# [EXERCISE GOAL]
Repeat, exactly, the run of lines that opens with the line containing "const crust = new" and closes with the line containing "a pale floor.", and leave all other lines out.

# [DATA SUPPLIED]
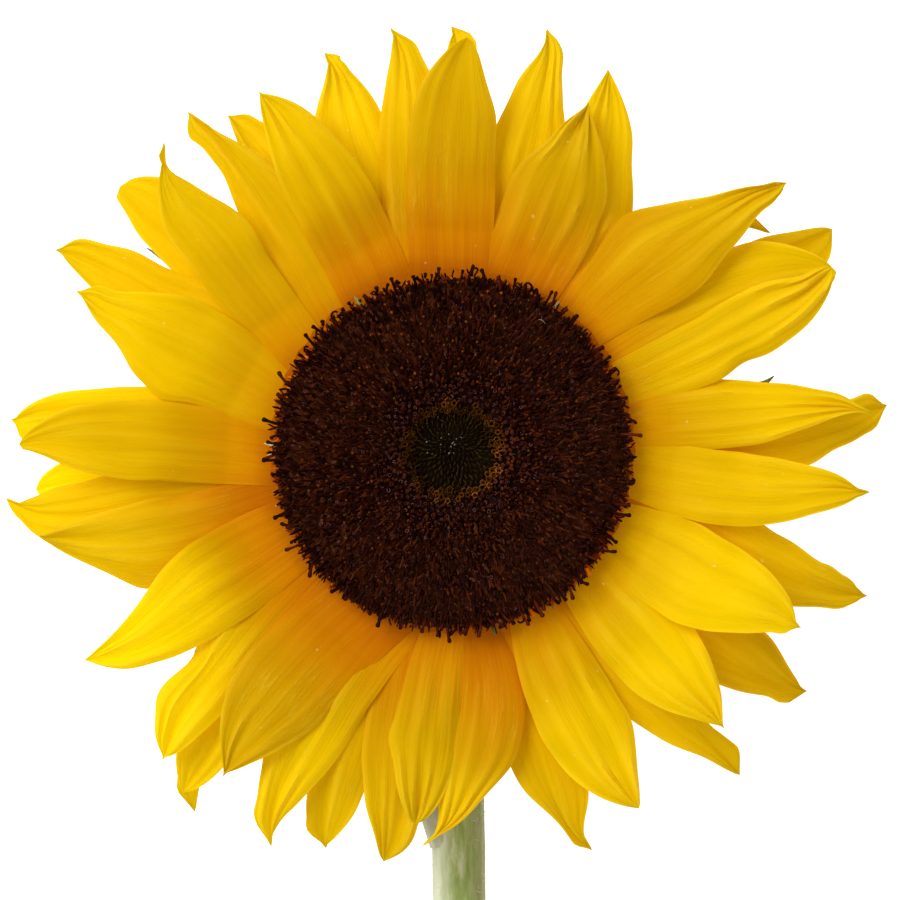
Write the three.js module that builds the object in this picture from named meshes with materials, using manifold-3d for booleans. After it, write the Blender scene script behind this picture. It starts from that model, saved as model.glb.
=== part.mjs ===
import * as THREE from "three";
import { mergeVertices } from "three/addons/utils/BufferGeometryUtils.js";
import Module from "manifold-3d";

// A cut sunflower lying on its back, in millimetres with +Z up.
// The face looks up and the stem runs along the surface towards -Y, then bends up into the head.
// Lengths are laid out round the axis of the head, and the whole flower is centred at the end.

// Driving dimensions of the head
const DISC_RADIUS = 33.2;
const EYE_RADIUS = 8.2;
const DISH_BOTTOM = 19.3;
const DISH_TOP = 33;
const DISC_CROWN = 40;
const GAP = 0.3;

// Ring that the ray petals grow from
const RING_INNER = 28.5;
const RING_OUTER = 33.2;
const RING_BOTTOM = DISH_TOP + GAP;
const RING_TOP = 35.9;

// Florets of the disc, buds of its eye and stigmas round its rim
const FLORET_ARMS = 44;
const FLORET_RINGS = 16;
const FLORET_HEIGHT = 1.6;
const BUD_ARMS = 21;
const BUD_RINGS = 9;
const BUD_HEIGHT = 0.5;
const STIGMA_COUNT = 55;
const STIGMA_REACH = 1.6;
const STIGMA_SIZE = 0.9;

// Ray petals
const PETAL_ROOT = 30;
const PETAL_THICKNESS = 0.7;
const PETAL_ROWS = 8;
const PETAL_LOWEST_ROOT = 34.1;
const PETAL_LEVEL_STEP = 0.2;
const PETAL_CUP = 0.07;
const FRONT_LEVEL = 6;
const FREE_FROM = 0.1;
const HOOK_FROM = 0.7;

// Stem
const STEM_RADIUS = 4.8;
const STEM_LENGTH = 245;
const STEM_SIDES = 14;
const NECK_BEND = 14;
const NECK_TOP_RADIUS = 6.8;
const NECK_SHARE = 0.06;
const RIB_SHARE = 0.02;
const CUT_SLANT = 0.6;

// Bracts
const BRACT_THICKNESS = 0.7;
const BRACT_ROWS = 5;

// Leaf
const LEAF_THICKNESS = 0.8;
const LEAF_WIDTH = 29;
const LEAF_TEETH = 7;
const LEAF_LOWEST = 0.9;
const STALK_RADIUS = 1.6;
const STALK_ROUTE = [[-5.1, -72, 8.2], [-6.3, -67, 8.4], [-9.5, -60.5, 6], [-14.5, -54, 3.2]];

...

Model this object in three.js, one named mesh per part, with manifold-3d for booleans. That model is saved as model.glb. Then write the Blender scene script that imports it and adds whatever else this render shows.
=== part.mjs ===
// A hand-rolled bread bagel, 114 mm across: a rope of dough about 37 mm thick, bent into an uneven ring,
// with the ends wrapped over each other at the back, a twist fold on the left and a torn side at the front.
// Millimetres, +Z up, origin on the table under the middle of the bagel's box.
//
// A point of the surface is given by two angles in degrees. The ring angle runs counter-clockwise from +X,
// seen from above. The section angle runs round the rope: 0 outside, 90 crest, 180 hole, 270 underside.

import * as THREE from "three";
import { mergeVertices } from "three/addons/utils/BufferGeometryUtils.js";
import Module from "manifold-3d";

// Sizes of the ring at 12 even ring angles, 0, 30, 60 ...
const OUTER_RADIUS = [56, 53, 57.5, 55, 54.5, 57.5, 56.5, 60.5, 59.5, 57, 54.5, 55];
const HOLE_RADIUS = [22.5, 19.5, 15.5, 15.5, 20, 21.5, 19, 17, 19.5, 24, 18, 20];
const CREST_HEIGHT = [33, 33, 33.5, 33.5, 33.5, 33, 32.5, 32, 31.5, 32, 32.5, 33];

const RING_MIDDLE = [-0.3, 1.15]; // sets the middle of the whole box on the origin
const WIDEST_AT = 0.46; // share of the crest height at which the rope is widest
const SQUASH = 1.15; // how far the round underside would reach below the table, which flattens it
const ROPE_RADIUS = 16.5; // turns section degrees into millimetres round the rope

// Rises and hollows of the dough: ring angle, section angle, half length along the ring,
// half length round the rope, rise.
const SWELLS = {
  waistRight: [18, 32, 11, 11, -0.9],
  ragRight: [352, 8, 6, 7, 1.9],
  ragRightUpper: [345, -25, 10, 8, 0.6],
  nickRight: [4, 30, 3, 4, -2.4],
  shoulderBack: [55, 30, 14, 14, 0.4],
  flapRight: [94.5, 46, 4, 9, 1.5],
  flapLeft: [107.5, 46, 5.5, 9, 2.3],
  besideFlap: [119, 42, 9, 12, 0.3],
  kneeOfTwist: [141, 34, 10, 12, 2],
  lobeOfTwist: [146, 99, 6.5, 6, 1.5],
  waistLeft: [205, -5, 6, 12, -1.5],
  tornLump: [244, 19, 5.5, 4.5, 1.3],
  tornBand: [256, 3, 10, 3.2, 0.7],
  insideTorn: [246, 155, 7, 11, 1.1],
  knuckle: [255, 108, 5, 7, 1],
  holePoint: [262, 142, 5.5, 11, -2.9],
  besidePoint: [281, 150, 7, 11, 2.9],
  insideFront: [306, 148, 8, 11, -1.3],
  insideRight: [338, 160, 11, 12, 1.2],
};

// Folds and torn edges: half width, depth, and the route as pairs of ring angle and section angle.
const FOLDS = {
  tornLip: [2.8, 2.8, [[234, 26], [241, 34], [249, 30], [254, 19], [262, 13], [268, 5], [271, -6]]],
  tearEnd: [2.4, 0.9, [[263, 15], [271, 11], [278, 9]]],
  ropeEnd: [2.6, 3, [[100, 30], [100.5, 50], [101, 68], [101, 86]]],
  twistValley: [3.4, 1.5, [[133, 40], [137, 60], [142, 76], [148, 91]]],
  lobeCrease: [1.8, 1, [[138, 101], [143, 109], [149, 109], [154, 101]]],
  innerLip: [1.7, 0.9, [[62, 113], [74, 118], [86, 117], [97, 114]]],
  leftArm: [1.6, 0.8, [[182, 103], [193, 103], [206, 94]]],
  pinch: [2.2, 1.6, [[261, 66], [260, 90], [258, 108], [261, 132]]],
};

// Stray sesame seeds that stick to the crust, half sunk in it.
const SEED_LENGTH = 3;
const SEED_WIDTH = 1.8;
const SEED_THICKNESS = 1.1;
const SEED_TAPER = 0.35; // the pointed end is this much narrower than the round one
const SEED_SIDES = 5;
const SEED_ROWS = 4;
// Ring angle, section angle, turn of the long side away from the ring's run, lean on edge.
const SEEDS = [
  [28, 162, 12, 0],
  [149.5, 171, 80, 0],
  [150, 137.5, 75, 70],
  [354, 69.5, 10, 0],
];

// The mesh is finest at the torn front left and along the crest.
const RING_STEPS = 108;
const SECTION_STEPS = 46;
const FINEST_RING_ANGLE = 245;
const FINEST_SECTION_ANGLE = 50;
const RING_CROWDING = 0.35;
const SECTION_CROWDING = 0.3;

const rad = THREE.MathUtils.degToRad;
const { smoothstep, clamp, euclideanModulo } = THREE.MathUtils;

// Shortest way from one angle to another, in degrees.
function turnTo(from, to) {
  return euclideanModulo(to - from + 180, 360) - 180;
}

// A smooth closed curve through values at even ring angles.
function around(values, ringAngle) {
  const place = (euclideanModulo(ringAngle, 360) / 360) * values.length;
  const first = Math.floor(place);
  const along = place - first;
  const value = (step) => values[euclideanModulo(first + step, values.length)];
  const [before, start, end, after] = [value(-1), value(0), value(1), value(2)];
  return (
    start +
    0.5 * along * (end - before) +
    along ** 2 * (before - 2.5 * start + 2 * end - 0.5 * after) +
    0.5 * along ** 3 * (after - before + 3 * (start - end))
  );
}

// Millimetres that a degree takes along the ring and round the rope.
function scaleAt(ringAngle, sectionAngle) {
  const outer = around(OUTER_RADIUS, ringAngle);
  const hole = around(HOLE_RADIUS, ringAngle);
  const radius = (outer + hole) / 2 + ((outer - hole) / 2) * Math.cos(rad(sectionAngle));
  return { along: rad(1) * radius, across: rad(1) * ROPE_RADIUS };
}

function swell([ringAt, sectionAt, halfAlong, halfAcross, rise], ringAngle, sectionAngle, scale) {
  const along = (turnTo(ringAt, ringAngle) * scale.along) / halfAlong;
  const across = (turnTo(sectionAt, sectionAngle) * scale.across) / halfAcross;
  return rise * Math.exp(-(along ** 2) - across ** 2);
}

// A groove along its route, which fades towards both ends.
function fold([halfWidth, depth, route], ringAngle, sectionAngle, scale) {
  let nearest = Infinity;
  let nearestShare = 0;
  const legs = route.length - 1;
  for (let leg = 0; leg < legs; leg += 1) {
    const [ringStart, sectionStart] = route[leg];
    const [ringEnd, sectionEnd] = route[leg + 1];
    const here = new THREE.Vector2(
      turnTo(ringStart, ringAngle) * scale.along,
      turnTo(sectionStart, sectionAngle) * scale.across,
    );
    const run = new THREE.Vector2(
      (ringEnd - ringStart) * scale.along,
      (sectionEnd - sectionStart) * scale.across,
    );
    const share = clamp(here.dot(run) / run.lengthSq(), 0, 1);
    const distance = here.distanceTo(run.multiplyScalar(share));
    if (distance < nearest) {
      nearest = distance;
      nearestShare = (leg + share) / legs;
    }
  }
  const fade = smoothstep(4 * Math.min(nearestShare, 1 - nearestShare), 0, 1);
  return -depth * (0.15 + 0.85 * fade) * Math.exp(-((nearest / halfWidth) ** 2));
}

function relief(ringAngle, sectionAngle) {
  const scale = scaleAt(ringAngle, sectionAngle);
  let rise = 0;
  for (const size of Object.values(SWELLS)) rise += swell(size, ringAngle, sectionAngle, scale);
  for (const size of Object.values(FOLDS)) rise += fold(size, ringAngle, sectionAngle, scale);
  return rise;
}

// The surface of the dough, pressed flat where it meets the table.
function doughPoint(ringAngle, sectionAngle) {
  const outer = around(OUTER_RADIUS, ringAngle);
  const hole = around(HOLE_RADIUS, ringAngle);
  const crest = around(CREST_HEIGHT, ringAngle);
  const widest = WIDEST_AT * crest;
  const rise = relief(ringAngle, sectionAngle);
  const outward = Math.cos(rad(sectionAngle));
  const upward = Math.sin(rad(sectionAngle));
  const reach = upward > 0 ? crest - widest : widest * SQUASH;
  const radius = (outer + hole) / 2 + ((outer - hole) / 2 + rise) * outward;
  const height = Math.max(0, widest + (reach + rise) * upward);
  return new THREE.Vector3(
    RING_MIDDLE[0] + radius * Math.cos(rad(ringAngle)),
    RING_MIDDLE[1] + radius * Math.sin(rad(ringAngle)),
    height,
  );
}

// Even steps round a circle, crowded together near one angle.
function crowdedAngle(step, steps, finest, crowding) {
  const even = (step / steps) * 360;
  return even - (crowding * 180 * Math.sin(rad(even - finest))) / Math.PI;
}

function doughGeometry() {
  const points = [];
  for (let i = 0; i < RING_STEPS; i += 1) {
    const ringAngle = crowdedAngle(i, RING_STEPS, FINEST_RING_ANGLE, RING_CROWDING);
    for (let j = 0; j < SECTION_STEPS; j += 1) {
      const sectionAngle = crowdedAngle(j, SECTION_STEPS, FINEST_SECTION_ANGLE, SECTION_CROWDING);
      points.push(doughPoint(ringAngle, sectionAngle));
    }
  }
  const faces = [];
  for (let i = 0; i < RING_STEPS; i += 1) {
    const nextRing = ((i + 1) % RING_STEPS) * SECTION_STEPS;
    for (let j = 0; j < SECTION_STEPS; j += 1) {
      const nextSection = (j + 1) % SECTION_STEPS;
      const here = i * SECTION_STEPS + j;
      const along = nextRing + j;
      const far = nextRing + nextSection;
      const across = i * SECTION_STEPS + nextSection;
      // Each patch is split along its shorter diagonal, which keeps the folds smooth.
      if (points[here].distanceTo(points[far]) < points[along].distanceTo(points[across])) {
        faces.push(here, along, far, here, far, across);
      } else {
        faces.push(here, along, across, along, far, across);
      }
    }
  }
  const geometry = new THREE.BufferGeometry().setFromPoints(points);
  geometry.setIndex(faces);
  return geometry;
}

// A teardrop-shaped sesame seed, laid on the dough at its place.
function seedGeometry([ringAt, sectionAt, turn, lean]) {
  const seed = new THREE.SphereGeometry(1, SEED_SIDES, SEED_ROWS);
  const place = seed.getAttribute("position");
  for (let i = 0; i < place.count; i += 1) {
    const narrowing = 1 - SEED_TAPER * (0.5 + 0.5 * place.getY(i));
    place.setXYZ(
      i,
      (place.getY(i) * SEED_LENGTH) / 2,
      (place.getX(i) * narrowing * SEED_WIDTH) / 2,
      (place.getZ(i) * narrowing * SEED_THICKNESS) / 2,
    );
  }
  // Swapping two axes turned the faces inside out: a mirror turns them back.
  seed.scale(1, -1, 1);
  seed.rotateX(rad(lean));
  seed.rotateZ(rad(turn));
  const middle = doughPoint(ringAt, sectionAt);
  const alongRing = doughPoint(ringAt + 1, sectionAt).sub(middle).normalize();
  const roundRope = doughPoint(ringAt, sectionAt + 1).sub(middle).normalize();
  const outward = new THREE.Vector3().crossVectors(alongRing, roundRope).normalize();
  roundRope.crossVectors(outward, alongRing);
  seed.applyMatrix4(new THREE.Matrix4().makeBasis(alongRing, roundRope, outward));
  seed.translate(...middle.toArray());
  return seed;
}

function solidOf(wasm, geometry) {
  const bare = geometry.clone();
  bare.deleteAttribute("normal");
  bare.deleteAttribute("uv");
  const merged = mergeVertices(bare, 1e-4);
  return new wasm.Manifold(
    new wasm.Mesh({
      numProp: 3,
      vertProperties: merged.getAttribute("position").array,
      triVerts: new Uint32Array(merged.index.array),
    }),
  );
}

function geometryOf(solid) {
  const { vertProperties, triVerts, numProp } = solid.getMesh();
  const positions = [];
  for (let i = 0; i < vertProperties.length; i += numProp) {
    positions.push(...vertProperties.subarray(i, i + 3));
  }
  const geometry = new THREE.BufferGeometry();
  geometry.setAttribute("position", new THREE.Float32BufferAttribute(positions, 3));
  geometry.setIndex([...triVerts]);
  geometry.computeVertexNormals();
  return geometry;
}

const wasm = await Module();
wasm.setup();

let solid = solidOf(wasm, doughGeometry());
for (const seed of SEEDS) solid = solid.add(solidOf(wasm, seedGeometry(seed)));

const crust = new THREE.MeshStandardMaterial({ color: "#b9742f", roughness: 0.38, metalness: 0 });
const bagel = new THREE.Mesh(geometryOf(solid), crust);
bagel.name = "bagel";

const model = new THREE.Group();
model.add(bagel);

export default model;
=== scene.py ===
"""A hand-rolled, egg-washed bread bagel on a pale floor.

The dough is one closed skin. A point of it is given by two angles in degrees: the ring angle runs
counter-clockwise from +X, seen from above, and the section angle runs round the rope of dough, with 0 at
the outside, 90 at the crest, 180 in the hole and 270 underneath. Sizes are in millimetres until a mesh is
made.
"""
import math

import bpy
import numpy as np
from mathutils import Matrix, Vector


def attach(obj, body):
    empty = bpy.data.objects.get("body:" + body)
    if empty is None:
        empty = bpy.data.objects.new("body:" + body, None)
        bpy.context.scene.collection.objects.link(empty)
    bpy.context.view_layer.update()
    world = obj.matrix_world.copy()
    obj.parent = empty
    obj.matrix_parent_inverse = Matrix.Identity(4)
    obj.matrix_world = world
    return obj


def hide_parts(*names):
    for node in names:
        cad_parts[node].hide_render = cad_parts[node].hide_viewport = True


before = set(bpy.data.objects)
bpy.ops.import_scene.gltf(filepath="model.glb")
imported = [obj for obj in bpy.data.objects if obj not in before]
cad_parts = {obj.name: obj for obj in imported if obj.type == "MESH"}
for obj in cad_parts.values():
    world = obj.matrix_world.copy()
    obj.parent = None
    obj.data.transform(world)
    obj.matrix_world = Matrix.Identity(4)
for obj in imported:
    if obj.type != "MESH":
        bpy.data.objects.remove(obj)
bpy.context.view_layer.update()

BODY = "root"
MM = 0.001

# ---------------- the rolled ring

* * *

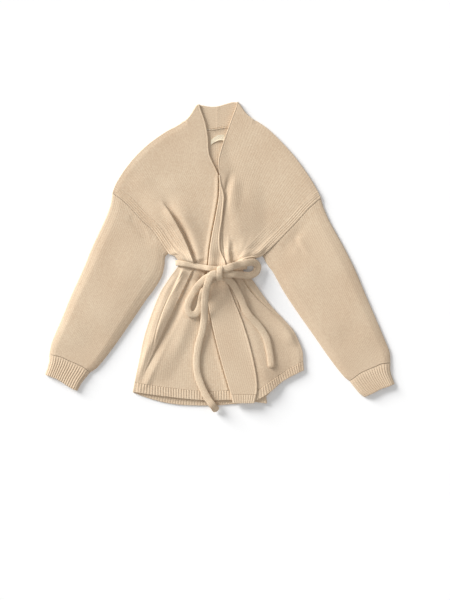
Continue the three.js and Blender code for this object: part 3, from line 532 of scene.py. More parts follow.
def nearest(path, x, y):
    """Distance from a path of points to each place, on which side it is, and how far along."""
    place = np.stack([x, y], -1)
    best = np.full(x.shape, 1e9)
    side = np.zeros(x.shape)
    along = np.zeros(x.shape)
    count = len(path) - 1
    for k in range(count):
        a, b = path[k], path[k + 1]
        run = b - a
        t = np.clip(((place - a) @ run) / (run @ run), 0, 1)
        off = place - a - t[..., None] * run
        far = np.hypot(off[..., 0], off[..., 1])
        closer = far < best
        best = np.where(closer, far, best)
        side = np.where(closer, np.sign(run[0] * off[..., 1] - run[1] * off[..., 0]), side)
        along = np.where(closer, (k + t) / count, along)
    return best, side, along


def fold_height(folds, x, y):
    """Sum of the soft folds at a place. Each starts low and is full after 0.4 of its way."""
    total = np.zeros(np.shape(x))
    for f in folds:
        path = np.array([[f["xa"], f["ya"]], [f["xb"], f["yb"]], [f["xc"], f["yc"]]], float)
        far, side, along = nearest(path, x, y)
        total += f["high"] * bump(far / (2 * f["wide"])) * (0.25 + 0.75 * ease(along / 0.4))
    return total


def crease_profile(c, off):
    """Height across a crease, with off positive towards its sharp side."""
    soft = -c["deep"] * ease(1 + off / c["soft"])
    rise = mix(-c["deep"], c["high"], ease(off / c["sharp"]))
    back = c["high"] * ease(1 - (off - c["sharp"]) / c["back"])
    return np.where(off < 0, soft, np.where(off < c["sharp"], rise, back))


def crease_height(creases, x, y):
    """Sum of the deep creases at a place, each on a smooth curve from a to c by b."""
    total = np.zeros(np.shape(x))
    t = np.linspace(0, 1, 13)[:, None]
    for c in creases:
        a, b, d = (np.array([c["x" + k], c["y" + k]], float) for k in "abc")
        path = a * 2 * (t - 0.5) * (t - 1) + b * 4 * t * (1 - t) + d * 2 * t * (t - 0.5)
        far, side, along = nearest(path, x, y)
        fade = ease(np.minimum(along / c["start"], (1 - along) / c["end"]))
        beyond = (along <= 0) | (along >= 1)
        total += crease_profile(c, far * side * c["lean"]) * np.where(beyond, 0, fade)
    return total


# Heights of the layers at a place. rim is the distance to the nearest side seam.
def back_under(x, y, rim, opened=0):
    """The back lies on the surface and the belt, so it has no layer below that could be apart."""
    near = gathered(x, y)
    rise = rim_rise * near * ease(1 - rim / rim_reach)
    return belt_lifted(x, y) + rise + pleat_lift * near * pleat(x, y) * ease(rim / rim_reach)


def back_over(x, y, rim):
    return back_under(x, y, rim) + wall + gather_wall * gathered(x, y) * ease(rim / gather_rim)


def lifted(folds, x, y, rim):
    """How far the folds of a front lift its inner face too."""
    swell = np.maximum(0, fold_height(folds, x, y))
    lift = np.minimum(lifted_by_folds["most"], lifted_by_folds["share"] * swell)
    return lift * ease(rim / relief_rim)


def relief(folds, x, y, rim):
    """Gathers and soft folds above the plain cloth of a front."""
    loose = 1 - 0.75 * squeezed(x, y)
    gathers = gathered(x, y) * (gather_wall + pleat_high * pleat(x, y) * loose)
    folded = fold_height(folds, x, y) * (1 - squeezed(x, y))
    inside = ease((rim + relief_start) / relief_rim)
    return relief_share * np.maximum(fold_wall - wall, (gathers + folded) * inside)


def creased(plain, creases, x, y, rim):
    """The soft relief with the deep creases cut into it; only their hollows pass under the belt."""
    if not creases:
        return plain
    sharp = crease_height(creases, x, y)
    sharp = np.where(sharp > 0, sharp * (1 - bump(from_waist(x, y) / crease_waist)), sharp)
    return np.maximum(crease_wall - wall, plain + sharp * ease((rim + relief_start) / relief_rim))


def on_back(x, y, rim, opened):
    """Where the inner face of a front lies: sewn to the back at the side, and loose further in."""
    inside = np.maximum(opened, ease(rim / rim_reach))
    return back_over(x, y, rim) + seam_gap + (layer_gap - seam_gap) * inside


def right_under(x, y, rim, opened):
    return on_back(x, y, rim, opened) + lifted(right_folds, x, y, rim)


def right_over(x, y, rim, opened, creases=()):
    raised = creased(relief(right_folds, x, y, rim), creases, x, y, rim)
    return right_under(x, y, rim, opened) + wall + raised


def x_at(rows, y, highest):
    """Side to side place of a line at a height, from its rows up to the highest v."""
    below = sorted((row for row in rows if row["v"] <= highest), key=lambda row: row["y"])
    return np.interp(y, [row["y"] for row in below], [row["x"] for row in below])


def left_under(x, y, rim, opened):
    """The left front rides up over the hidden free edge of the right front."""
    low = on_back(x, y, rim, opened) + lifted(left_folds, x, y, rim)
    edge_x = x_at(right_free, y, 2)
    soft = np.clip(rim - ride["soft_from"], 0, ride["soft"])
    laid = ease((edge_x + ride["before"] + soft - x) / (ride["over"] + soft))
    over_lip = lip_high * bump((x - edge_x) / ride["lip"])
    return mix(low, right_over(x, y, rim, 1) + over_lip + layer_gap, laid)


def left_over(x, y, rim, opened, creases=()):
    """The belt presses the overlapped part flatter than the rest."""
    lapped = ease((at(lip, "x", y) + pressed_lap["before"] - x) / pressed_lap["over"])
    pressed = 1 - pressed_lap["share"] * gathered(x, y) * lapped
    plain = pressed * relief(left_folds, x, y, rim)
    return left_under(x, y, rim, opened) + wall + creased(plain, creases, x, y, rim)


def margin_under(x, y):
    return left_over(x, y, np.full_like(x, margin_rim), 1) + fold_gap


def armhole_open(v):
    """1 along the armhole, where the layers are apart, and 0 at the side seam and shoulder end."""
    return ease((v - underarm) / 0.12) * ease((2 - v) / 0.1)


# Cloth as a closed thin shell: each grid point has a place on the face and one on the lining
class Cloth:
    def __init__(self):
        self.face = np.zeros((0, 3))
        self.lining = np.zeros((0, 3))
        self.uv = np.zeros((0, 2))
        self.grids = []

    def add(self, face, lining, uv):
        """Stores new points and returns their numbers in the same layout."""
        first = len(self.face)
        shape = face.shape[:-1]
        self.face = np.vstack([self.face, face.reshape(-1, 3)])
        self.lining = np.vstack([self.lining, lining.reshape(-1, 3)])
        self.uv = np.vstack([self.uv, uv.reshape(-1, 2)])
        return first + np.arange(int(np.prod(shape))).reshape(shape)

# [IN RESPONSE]
const crust = new THREE.MeshStandardMaterial({ color: "#b9742f", roughness: 0.38, metalness: 0 });
const bagel = new THREE.Mesh(geometryOf(solid), crust);
bagel.name = "bagel";

const model = new THREE.Group();
model.add(bagel);

export default model;
=== scene.py ===
"""A hand-rolled, egg-washed bread bagel on a pale floor.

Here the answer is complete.